## Given material
------------------------------------------------------------
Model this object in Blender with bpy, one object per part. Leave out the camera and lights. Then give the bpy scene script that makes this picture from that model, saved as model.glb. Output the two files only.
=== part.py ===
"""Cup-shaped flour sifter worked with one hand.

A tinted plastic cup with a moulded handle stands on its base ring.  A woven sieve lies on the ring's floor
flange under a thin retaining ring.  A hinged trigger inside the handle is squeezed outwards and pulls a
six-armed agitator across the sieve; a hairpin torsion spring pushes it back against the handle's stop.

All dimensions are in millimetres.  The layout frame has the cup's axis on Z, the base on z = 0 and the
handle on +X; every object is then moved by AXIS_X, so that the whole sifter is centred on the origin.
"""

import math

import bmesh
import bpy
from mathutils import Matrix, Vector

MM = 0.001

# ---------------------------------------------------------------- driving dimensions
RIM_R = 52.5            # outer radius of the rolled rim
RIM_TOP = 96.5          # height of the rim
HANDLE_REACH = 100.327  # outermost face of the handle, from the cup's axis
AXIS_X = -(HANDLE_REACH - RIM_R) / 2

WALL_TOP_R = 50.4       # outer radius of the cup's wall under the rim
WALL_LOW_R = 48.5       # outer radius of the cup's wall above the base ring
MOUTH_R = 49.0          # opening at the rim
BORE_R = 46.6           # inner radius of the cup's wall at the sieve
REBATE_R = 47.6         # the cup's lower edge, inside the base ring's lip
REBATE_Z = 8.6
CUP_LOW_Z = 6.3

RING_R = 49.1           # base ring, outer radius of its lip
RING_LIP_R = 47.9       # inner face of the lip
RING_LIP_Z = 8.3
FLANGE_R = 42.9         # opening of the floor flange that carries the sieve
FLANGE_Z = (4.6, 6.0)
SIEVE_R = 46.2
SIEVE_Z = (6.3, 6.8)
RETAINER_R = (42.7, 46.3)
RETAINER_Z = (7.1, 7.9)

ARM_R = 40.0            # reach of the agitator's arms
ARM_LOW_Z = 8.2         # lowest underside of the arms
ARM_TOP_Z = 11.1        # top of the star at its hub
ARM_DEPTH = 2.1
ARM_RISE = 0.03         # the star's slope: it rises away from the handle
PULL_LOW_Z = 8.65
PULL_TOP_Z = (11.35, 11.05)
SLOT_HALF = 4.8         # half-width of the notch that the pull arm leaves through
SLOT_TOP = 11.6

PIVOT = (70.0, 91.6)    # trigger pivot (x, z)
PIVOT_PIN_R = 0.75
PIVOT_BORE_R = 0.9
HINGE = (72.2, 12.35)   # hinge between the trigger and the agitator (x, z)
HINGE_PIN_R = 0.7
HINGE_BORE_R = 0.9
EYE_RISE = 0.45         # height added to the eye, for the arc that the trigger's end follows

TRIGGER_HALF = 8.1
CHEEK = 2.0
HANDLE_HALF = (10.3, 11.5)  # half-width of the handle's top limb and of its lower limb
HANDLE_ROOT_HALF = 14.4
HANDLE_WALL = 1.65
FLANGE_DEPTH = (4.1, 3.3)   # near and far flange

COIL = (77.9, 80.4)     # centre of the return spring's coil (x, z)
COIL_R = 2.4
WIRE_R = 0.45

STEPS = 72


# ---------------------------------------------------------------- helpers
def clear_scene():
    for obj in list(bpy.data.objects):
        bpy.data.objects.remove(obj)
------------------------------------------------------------
## Task directions
From the very first line of the data through the line with "with one hand." in it, please reproduce each line exactly and output nothing more.

## Exercise result
Model this object in Blender with bpy, one object per part. Leave out the camera and lights. Then give the bpy scene script that makes this picture from that model, saved as model.glb. Output the two files only.
=== part.py ===
"""Cup-shaped flour sifter worked with one hand.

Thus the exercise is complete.